**The request**. Print every line of the listing exactly, please.

**Source data**.
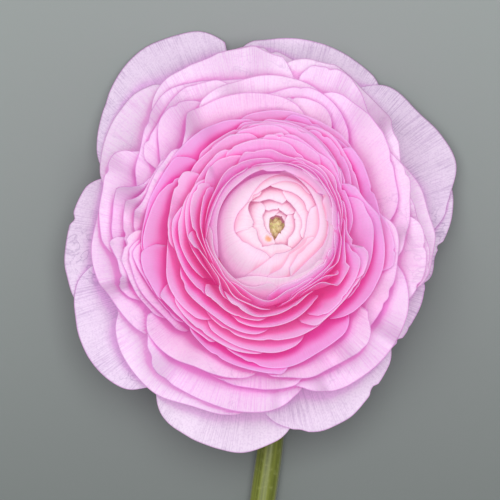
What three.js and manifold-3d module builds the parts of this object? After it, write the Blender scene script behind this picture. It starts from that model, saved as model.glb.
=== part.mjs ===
// A double ranunculus bloom with its cut stem, lying on a flat surface and facing straight up.
// The petals grow in four whorls from the receptacle at the end of the stem. They lie on nested
// shells, like the leaves of a bud: the heart folds over the carpels, the middle petals stand up
// as cups, the outer ones open flat and the guard petals reach furthest and hang a little.
// Millimetres, +Z up. The stem's underside is flat at z = 0, and the guard petals on the far
// side of the head hang down to the same surface.
import * as THREE from 'three';
import { mergeVertices } from 'three/addons/utils/BufferGeometryUtils.js';
import Module from 'manifold-3d';

const wasm = await Module();
wasm.setup();

// Driving dimensions, in millimetres and degrees
const HEAD_BASE = { x: 0.2, y: 47.6, z: 15.0 }; // where the petals begin, under the middle of the head
const LEAN_BACK = 5.0; // the head's axis leans away from the stem
const LEAN_SIDE = 3.0; // and towards +X
const PETAL_THICKNESS = 0.6;
const PETAL_FOOT = 0.7; // width at a petal's foot, as a share of its full width
const GOLDEN_ANGLE = 137.50776; // from each young petal to the next
const HEART_SHIFT = { x: 1.3, y: 3.8 }; // how far the closed heart grew off the axis at full height
const SHIFT_FOOT = 14.0; // height in the head where that shift begins
const SHIFT_RISE = 18.0; // height over which it grows to its full size
const DROOP = 10.1; // how far the oldest petals hang on the side away from the stem
const DROOP_ANGLE = 102; // where around the head they hang lowest
const SMOOTHNESS = 0.03; // joined faces that lie flatter than this are merged
const STEM_RADIUS = 3.0;
const STEM_HEIGHT = 2.7; // centre of the lying stem, so that its underside is pressed flat
const STEM_BEND = 9.3; // radius of the bend behind the head
const STEM_NECK = 3.0; // straight stretch between the head and the bend
const STEM_SIDES = 10;
const STEM_INSIDE = 4.0; // how far the stem reaches into the receptacle
const STEM_STEPS = 36;
const SEPALS = 5;
const SEPAL_THICKNESS = 0.8;
const SEPAL_HALF_WIDTH = 4.4;
const SEPAL_START = 18; // angle of the first sepal
const CARPELS = 26;
const CARPEL_RADIUS = 0.8;
const CARPEL_LENGTH = 2.4;

// Where the stem's middle line lies on the surface: x and y from under the middle of the head.
const STEM_LINE = [[1.4, -25], [2.2, -40], [0.2, -57], [-4.4, -85], [-8.6, -115], [-12.0, -146]];

// Outlines turned round the head's axis: radius and height in the head.
const RECEPTACLE = [
  [0, -3.5], [2.7, -3.4], [4.2, -1.6], [5.0, 0.3], [5.2, 2.8], [5.1, 5.0],
  [4.7, 7.2], [3.8, 9.8], [3.2, 11.6], [1.6, 12.8], [0, 13.0],
];
const CARPEL_CONE = [
  [0, 13.4], [1.4, 13.5], [2.9, 16.0], [3.2, 19.0], [2.6, 24.0], [1.5, 27.6], [0, 28.6],
];

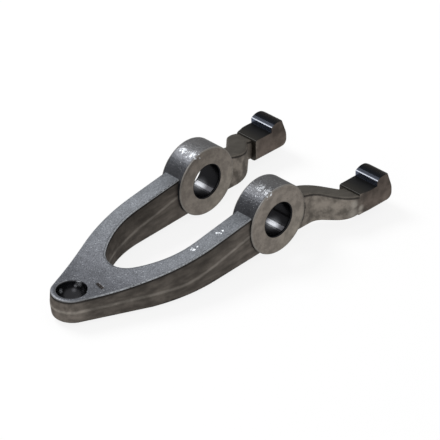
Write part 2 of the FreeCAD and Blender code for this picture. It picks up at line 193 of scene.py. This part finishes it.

**Task solution**.
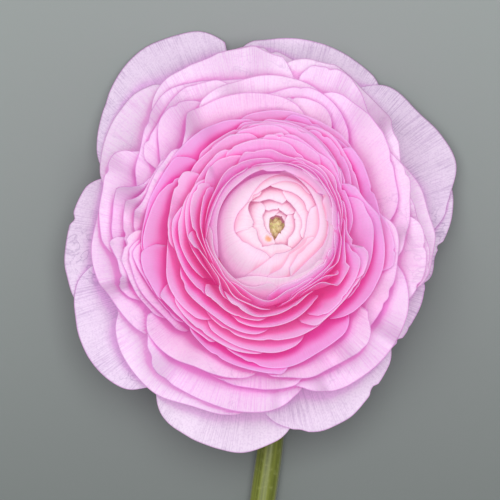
What three.js and manifold-3d module builds the parts of this object? After it, write the Blender scene script behind this picture. It starts from that model, saved as model.glb.
=== part.mjs ===
// A double ranunculus bloom with its cut stem, lying on a flat surface and facing straight up.
// The petals grow in four whorls from the receptacle at the end of the stem. They lie on nested
// shells, like the leaves of a bud: the heart folds over the carpels, the middle petals stand up
// as cups, the outer ones open flat and the guard petals reach furthest and hang a little.
// Millimetres, +Z up. The stem's underside is flat at z = 0, and the guard petals on the far
// side of the head hang down to the same surface.
import * as THREE from 'three';
import { mergeVertices } from 'three/addons/utils/BufferGeometryUtils.js';
import Module from 'manifold-3d';

const wasm = await Module();
wasm.setup();

// Driving dimensions, in millimetres and degrees
const HEAD_BASE = { x: 0.2, y: 47.6, z: 15.0 }; // where the petals begin, under the middle of the head
const LEAN_BACK = 5.0; // the head's axis leans away from the stem
const LEAN_SIDE = 3.0; // and towards +X
const PETAL_THICKNESS = 0.6;
const PETAL_FOOT = 0.7; // width at a petal's foot, as a share of its full width
const GOLDEN_ANGLE = 137.50776; // from each young petal to the next
const HEART_SHIFT = { x: 1.3, y: 3.8 }; // how far the closed heart grew off the axis at full height
const SHIFT_FOOT = 14.0; // height in the head where that shift begins
const SHIFT_RISE = 18.0; // height over which it grows to its full size
const DROOP = 10.1; // how far the oldest petals hang on the side away from the stem
const DROOP_ANGLE = 102; // where around the head they hang lowest
const SMOOTHNESS = 0.03; // joined faces that lie flatter than this are merged
const STEM_RADIUS = 3.0;
const STEM_HEIGHT = 2.7; // centre of the lying stem, so that its underside is pressed flat
const STEM_BEND = 9.3; // radius of the bend behind the head
const STEM_NECK = 3.0; // straight stretch between the head and the bend
const STEM_SIDES = 10;
const STEM_INSIDE = 4.0; // how far the stem reaches into the receptacle
const STEM_STEPS = 36;
const SEPALS = 5;
const SEPAL_THICKNESS = 0.8;
const SEPAL_HALF_WIDTH = 4.4;
const SEPAL_START = 18; // angle of the first sepal
const CARPELS = 26;
const CARPEL_RADIUS = 0.8;
const CARPEL_LENGTH = 2.4;

// Where the stem's middle line lies on the surface: x and y from under the middle of the head.
const STEM_LINE = [[1.4, -25], [2.2, -40], [0.2, -57], [-4.4, -85], [-8.6, -115], [-12.0, -146]];

// Outlines turned round the head's axis: radius and height in the head.
const RECEPTACLE = [
  [0, -3.5], [2.7, -3.4], [4.2, -1.6], [5.0, 0.3], [5.2, 2.8], [5.1, 5.0],
  [4.7, 7.2], [3.8, 9.8], [3.2, 11.6], [1.6, 12.8], [0, 13.0],
];
const CARPEL_CONE = [
  [0, 13.4], [1.4, 13.5], [2.9, 16.0], [3.2, 19.0], [2.6, 24.0], [1.5, 27.6], [0, 28.6],
];

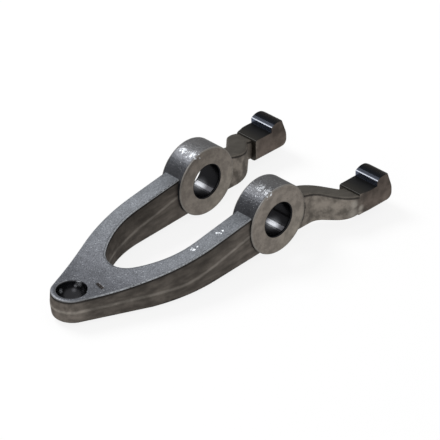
Write part 2 of the FreeCAD and Blender code for this picture. It picks up at line 193 of scene.py. This part finishes it.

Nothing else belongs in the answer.